## begin

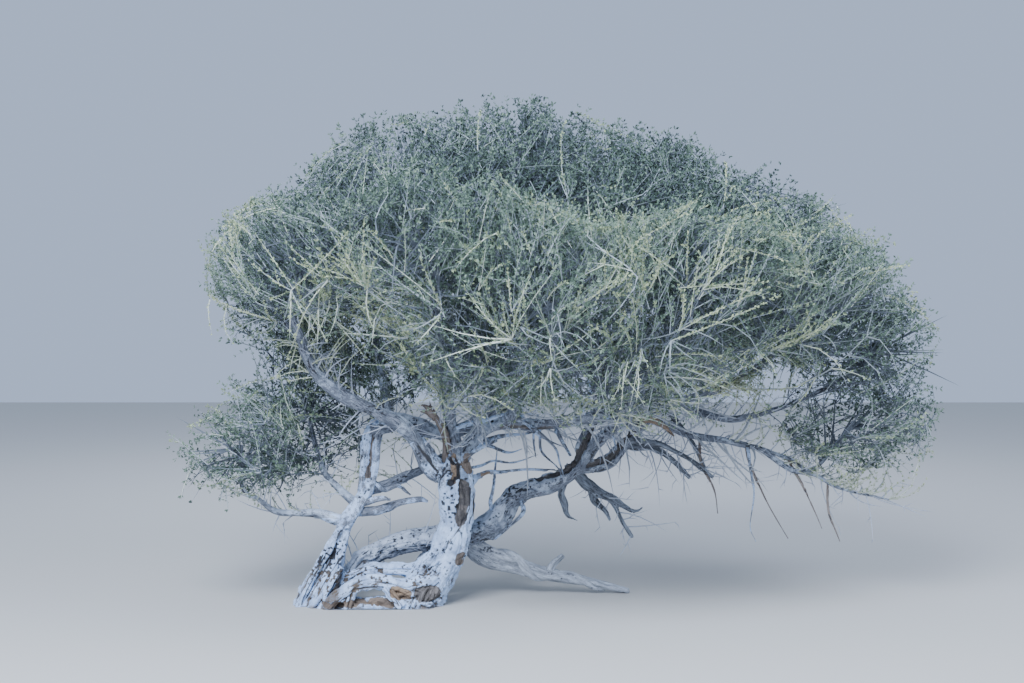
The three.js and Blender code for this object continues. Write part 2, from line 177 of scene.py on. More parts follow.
# Ridges that run down the foot of the left stem, with grooves between them that get painted shade
footRidges = [
    [(-462, 5, 545, 18), (-545, -8, 400, 24), (-622, -15, 265, 27), (-706, -32, 100, 27),
     (-752, -40, -15, 22)],
    [(-440, 0, 480, 18), (-498, -25, 300, 26), (-583, -52, 165, 28), (-662, -72, -12, 25)],
    [(-470, -35, 250, 20), (-545, -72, 130, 24), (-605, -98, -10, 22)],
    [(-590, 15, 350, 15), (-672, 8, 200, 21), (-738, 2, 85, 23), (-778, 0, -10, 18)],
]
# A knob under the fork, and the wood that shows in the gap between the strands of the left stem
knob = [(330, -30, 790, 34), (368, 0, 806, 32), (398, 30, 826, 18)]
gapWood = [(-318, 98, 800, 18), (-304, 100, 880, 15), (-298, 104, 960, 15), (-292, 106, 1040, 15),
           (-276, 108, 1110, 22)]
fallenLimbStrands = [
    [(330, 325, 345, 60), (401, 340, 313, 62), (510, 350, 259, 60), (725, 380, 182, 48),
     (929, 400, 114, 38), (1147, 420, 80, 34), (1300, 432, 45, 28), (1425, 440, 12, 20)],
    [(870, 392, 130, 26), (905, 398, 200, 24), (975, 400, 262, 17)],
]

# Boughs: radius at root and tip, how chalky the bark is at root and tip, and the route
def limb(radii, chalk, path):
    return {"radii": radii, "chalk": chalk, "path": path}


boughs = {
    "back_arm": limb((38, 88), None,
        [(-560, 110, 5), (-470, 170, 140), (-400, 215, 235), (-328, 240, 290), (-116, 270, 362),
         (43, 300, 385), (190, 315, 385)]),
    "left_bough": limb((62, 22), (0.4, 0.15),
        [(215, 0, 830), (115, -5, 915), (5, -20, 1075), (-95, -60, 1185), (-220, -110, 1255),
         (-385, -180, 1340), (-570, -260, 1470), (-645, -330, 1595), (-685, -400, 1755)]),
    "left_side_bough": limb((24, 15), (0.3, 0.2),
        [(-385, -178, 1342), (-535, -120, 1465), (-660, -60, 1595), (-745, -20, 1710), (-845, 0, 1840),
         (-945, 20, 1930)]),
    "cross_bough": limb((52, 36), (0.5, 0.25),
        [(-246, 100, 1150), (-125, 150, 1185), (-15, 220, 1150), (145, 300, 1095), (310, 360, 1130),
         (480, 420, 1235), (585, 458, 1350)]),
    "rear_bough": limb((35, 18), (0.3, 0.1),
        [(560, 450, 1320), (635, 478, 1450), (700, 500, 1790), (735, 500, 2135), (720, 480, 2440)]),
    "middle_bough": limb((52, 18), (0.35, 0.1),
        [(258, 20, 880), (235, 60, 1135), (190, 100, 1395), (90, 150, 1790), (-15, 180, 2185),
         (-60, 190, 2455)]),
    "crossing_bough": limb((50, 16), (0.4, 0.15),
        [(262, 15, 870), (330, 40, 1010), (420, 60, 1110), (571, 100, 1185), (855, 150, 1165),
         (1187, 185, 1210), (1350, 215, 1240), (1497, 225, 1300), (1680, 225, 1500), (1880, 250, 1850),
         (2010, 300, 2200)]),
    "front_bough": limb((30, 15), (0.3, 0.15),
        [(235, 65, 1130), (235, -120, 1290), (215, -450, 1520), (180, -820, 1860)]),
    "low_front_left_bough": limb((26, 14), (0.4, 0.2),
        [(405, 60, 1105), (400, -150, 1215), (400, -480, 1370)]),
    "near_bough": limb((32, 15), (0.4, 0.2),
        [(571, 100, 1185), (690, -200, 1310), (800, -600, 1520), (860, -980, 1680)]),
    "back_left_bough": limb((36, 16), (0.4, 0.15),
        [(-195, 118, 1165), (-225, 300, 1320), (-300, 620, 1655), (-385, 900, 2010)]),
    "low_left_bough": limb((34, 16), (0.6, 0.25),
        [(-465, 58, 530), (-625, 60, 580), (-770, 50, 590), (-910, 40, 605), (-1025, 30, 690)]),
    "low_back_left_bough": limb((30, 15), (0.5, 0.2),
        [(-385, 70, 645), (-510, 180, 730), (-625, 300, 825), (-685, 380, 945), (-730, 460, 1085)]),
    "dark_bough": limb((34, 16), (0.05, 0.0),
        [(-345, 78, 725), (-120, 250, 790), (70, 450, 870), (335, 800, 1015), (540, 1100, 1200)]),
    "top_bough": limb((42, 17), (0.35, 0.1),
        [(1075, 330, 870), (1130, 320, 1050), (1195, 310, 1185), (1240, 310, 1420), (1270, 340, 1790),
         (1305, 370, 2130), (1350, 380, 2415)]),
    "near_right_bough": limb((38, 16), (0.4, 0.15),
        [(1085, 325, 868), (1215, 240, 1055), (1380, 60, 1225), (1535, -220, 1420), (1630, -560, 1630),
         (1660, -750, 1770)]),
    "right_bough": limb((44, 17), (0.35, 0.1),
        [(1060, 332, 862), (1265, 345, 885), (1370, 340, 1000), (1505, 315, 1165), (1620, 280, 1285),
         (1875, 180, 1350), (2125, 80, 1475), (2340, 0, 1630)]),
    "far_right_bough": limb((29, 14), (0.35, 0.15),
        [(1600, 288, 1262), (1730, 330, 1305), (1895, 330, 1245), (2125, 300, 1195), (2490, 270, 1290),
         (2855, 250, 1470)]),
    "low_right_bough": limb((27, 13), (0.35, 0.15),
        [(1540, 305, 1200), (1790, 310, 1100), (2075, 270, 1050), (2285, 240, 1000), (2480, 215, 930)]),
    "trailing_limb": limb((17, 7), (0.35, 0.3),
        [(2275, 242, 1003), (2470, 200, 868), (2640, 180, 830), (2800, 165, 745), (3120, 150, 668)]),
    "low_middle_bough": limb((26, 14), (0.3, 0.15),
        [(1335, 105, 1185), (1390, -100, 1185), (1365, -400, 1235)]),
    "back_right_bough": limb((28, 15), (0.25, 0.1),
        [(1610, 285, 1275), (1750, 520, 1415), (1960, 780, 1620), (2170, 1000, 1795)]),
    "back_middle_bough": limb((28, 15), (0.25, 0.1),
        [(1210, 310, 1240), (1170, 560, 1515), (1080, 850, 1830), (1015, 1050, 2085)]),
    "low_back_right_bough": limb((27, 14), (0.25, 0.1),
        [(1490, 320, 1150), (1560, 520, 1190), (1620, 760, 1260), (1650, 950, 1310)]),
    "dead_snag": limb((36, 16), None,
        [(222, 15, 895), (205, 25, 1070), (145, 30, 1200), (78, 25, 1290)]),
    "hanging_limb": limb((32, 11), None,
        [(1040, 332, 840), (1210, 345, 700), (1305, 345, 625), (1385, 330, 485), (1440, 330, 395)]),
    "crooked_limb": limb((26, 12), None,
        [(1370, 340, 1005), (1523, 340, 1003), (1638, 335, 966), (1725, 325, 900), (1826, 310, 796)]),
    "twin_crooked_limb": limb((22, 11), None,
        [(1420, 325, 1055), (1590, 250, 1030), (1732, 235, 972), (1873, 235, 885), (1973, 240, 802)]),
    "drooping_limb": limb((20, 9), None,
        [(1665, 305, 1268), (1795, 360, 1110), (1895, 365, 940), (1965, 355, 790)]),
}

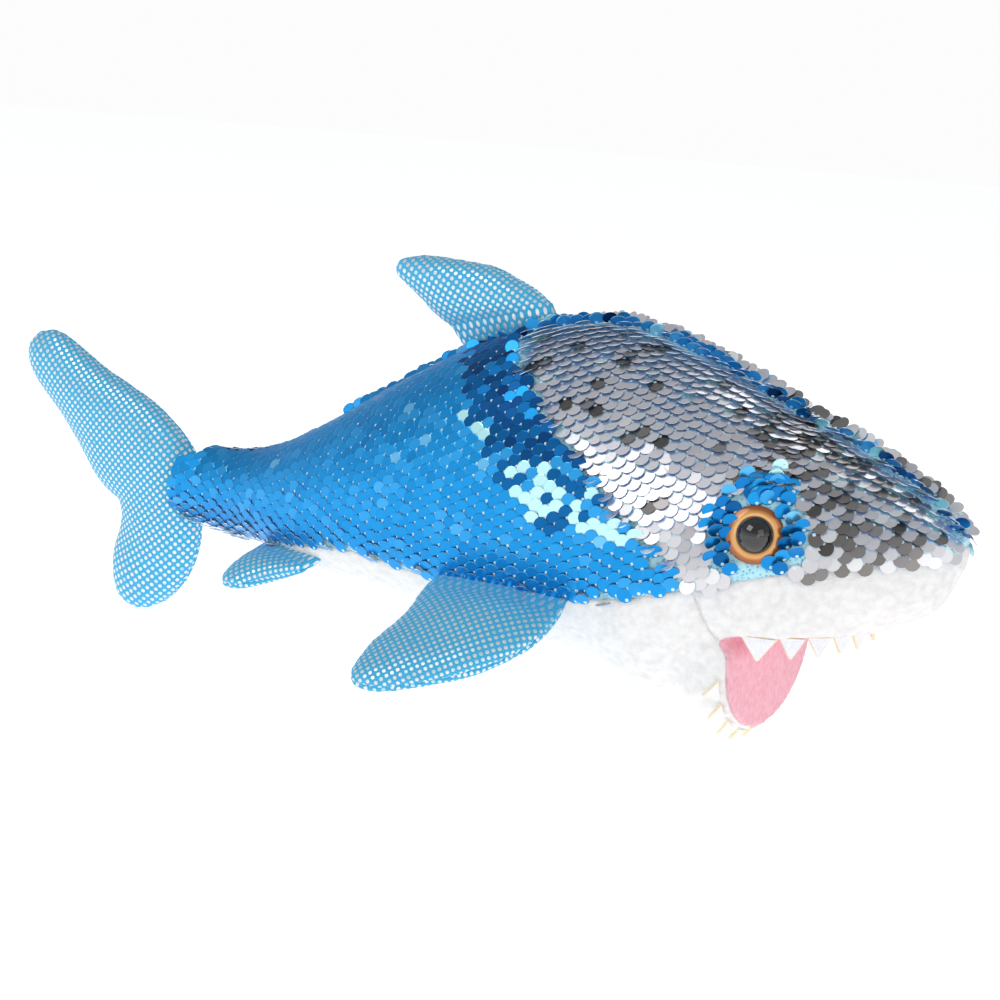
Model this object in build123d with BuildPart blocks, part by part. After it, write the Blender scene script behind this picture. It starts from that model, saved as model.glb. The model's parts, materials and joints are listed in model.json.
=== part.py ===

## end

*EXERCISE DESCRIPTION*: Scan the material above. Extract every line in which the word "object" occurs.

*EXERCISE SOLUTION*:
The three.js and Blender code for this object continues. Write part 2, from line 177 of scene.py on. More parts follow.
Model this object in build123d with BuildPart blocks, part by part. After it, write the Blender scene script behind this picture. It starts from that model, saved as model.glb. The model's parts, materials and joints are listed in model.json.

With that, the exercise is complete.